SHALIMAR — The tri-county area's close brush with Hurricane Michael last October reminded local government officials to be financially prepared for Mother Nature’s wrath.

“I think it’s critically important at this point going forward, knowing what happened to the east of us just 70-80 miles down the road several months ago, to maintain a healthy reserve cash balance in the event we need it,” Okaloosa County Administrator John Hofstad told the County Commission last week.

He added, “In talking to my colleague in Bay County a month or so ago, he indicated to me they had a $30 million cash reserve, and they burned through that cash reserve in about five days” following Michael’s landfall for items such as debris removal and emergency repairs.

June 1 marks the official start of the hurricane season for the Gulf of Mexico and the rest of the Atlantic Basin.

Hofstad said Okaloosa County’s current general fund cash reserves top $10 million, which is about 10 percent of the overall general fund.

“We have made, and this board has made, a concerted effort over the last several years to grow our general fund reserves,” he said. “We need to continue that trend.”

In his recent State of the City Address, Fort Walton Beach Mayor Dick Rynearson said the City Council has committed to ensuring the city is prepared for emergencies.

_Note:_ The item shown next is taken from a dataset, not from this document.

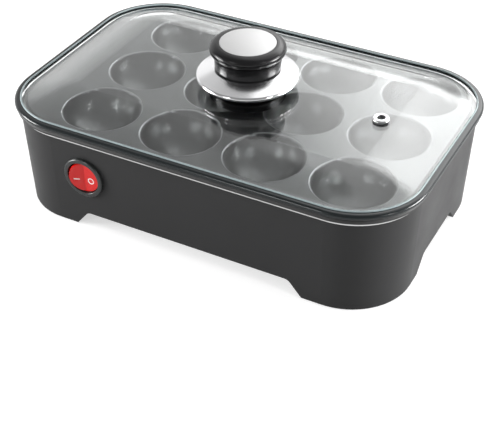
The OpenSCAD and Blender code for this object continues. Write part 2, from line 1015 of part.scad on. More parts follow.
module knob_base() {
    inner = knob_screw_r + screw_gap;
    top = guard_h - guard_t;
    color([0.05, 0.05, 0.05])
    on_glass()
        polygon(concat(
            [[inner, seal_t]],
            arc(base_r - 1, seal_t + 1, 1, -90, -10, 6),
            arc(base_top_r - 1, top - 3, 1, -5, 60, 6),
            [[guard_flat_r - 0.4, top], [inner, top]]
        ));
}

module knob_guard() {
    under = guard_edge_r - guard_t;
    roll_x = guard_d / 2 - guard_edge_r;
    roll_z = guard_h - (roll_x - guard_flat_r) * tan(guard_slope) - guard_edge_r / cos(guard_slope);
    color([0.85, 0.85, 0.86])
    on_glass()
        difference() {
            union() {
                polygon([
                    [knob_screw_r + screw_gap, guard_h - guard_t], [guard_flat_r, guard_h - guard_t],
                    [roll_x + under * sin(guard_slope), roll_z + under * cos(guard_slope)],
                    [roll_x + guard_edge_r * sin(guard_slope), roll_z + guard_edge_r * cos(guard_slope)],
                    [guard_flat_r, guard_h], [knob_screw_r + screw_gap, guard_h]
                ]);
                translate([roll_x, roll_z])
                    circle(r = guard_edge_r);
            }
            translate([roll_x - 0.9, roll_z - 0.9])
                circle(r = 0.75);
        }
}

module knob_grip() {
    base = grip_base_d / 2;
    wide = grip_d / 2;
    neck = base + 0.4;
    seat = cap_d / 2 + 0.2;
    shoulder = knob_h - cap_t - cap_crown;
    color([0.05, 0.05, 0.05])
    difference() {
        on_glass()
            polygon(concat(
                [[0, guard_h], [base - 0.6, guard_h], [base, guard_h + 0.6],
                 [neck, groove_z], [neck - 0.9, groove_z], [neck - 0.9, groove_z + groove_h]],
                [for (a = [-90:15:0]) [neck + (wide - neck) * cos(a), bulge_z + bulge_drop * sin(a)]],
                [for (a = [10:10:80]) [seat + 0.7 + (wide - seat - 0.7) * cos(a),
                                       bulge_z + (shoulder + cap_t - bulge_z) * sin(a)]],
                [[seat + 0.5, shoulder + cap_t], [seat, shoulder + cap_t], [seat, shoulder], [0, shoulder]]
            ));
        translate([0, 0, dome_top])
            cylinder(r = knob_screw_r + screw_gap, h = groove_z);
    }
}

module knob_cap() {
    r = cap_d / 2;
    bottom = knob_h - cap_t - cap_crown;
    crown = [for (i = [6:-1:0]) [r * i / 6, knob_h - cap_crown * pow(i / 6, 2)]];
    color([0.85, 0.85, 0.84])
    on_glass()
        polygon(concat([[0, bottom], [r, bottom]], crown));
}

module knob_lower_seal() {
    color([0.12, 0.12, 0.12])
    on_glass()
        translate([knob_screw_r + screw_gap, -glass_t - seal_low_t])
            square([7.5, seal_low_t]);
}

module knob_washer() {
    color("silver")
    on_glass()
        translate([knob_screw_r + screw_gap, -glass_t - seal_low_t - washer_t])
            square([6.5, washer_t]);
}

module knob_screw() {
    color("silver")
    translate([0, 0, dome_top - glass_t - seal_low_t - washer_t])
        screw_up(knob_screw_r, 4.6, 2.8, glass_t + seal_low_t + washer_t + groove_z - 1);
}

housing();
foot_pads();
bottom_cover();
cover_screws();
baking_plate();
plate_screws();
heating_element();
element_insulators();
element_terminals();
element_straps();
strap_screws();
reflector_tray();
reflector_screws();
thermostat();
thermostat_bracket();
thermostat_screw();
thermal_fuse();
fuse_clip();
fuse_clip_screw();
terminal_block();
switch_body();
switch_terminals();
switch_rocker();
cord_gland();
lid_glass();
lid_rim();
vent_eyelet();
knob_seal();
knob_base();
knob_guard();
knob_grip();
knob_cap();
knob_screw();
knob_washer();
knob_lower_seal();
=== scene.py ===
"""Looks of an electric takoyaki maker with a lift-off glass lid. Metres, +Z up, front at -Y."""
import math

import bmesh
import bpy
from mathutils import Matrix, Vector


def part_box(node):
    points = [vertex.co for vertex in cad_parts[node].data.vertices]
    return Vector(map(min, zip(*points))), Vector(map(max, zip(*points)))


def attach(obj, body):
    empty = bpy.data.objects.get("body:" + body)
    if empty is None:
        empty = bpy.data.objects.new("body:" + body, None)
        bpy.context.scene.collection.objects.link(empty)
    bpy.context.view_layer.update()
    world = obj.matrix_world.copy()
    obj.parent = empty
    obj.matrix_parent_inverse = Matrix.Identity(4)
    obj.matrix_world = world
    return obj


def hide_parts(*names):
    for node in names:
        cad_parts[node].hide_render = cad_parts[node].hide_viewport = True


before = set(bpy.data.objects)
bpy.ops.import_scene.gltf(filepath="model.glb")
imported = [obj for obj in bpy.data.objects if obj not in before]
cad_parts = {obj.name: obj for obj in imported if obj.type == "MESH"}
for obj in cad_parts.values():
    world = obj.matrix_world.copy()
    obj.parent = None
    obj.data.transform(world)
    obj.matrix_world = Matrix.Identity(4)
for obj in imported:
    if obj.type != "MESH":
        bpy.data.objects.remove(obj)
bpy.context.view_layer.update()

MM = 0.001
NOISE_SPAN = (0.3, 0.7)         # where most of a noise lies


# ---------- small tools for node trees ----------

def feed(tree, socket, value):
    """Links a socket into another one, or sets a plain value on it."""
    if isinstance(value, bpy.types.NodeSocket):
        tree.links.new(value, socket)
    else:
        socket.default_value = value


def new_material(name):
    """A material with an empty node tree but for its shader and output."""
    mat = bpy.data.materials.new(name)
    mat.use_nodes = True
    tree = mat.node_tree
    tree.nodes.clear()
    out = tree.nodes.new("ShaderNodeOutputMaterial")
    shader = tree.nodes.new("ShaderNodeBsdfPrincipled")
    tree.links.new(shader.outputs["BSDF"], out.inputs["Surface"])
    return mat, tree, shader


def place(tree, scale=(1, 1, 1)):
    """The piece's own coordinates in metres, scaled."""
    coord = tree.nodes.new("ShaderNodeTexCoord")
    mapping = tree.nodes.new("ShaderNodeMapping")
    mapping.inputs["Scale"].default_value = scale
    tree.links.new(coord.outputs["Object"], mapping.inputs["Vector"])
    return mapping.outputs["Vector"]


def axes_of(tree, vector):
    """The three numbers of a vector: sockets X, Y and Z."""
    node = tree.nodes.new("ShaderNodeSeparateXYZ")
    tree.links.new(vector, node.inputs["Vector"])
    return node.outputs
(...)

“As recommended by the Government Finance Officers Association, the city maintains an additional 30 percent of budgeted expenditures in its general fund and 33 percent of budgeted expenses in each of its enterprise funds (water, sewer, solid waste and stormwater),” Rynearson said. “In total, the city has approximately $16.2 million ready to use in the event of a disaster.”

Crestview has $1 million in its budget for emergencies, said Crestview City Manager Tim Bolduc, who intends to increase that amount over time. He said savings on projects throughout the year also could be used for emergencies.

Destin has $2.1 million set aside for emergencies, city spokeswoman Catherine Card said.

“We have not added any additional funding since this was established in 2013,” she said.

Last year the Santa Rosa County Commission established a reserve policy that identified $20 million for immediate disaster/emergency response, County Administrator Dan Schebler said.

“There are additional local funds that can be made available under a declared state of emergency,” he said. “The amount of funds held in reserve is reviewed periodically but is not normally adjusted annually. Responding to a major disaster like Hurricane Michael will require borrowing until federal assistance becomes available.”

Walton County’s current unrestricted general fund balance is about $12.9 million.

“We continue to add to this amount as we can each budget year,” county spokesman Louis Svehla said.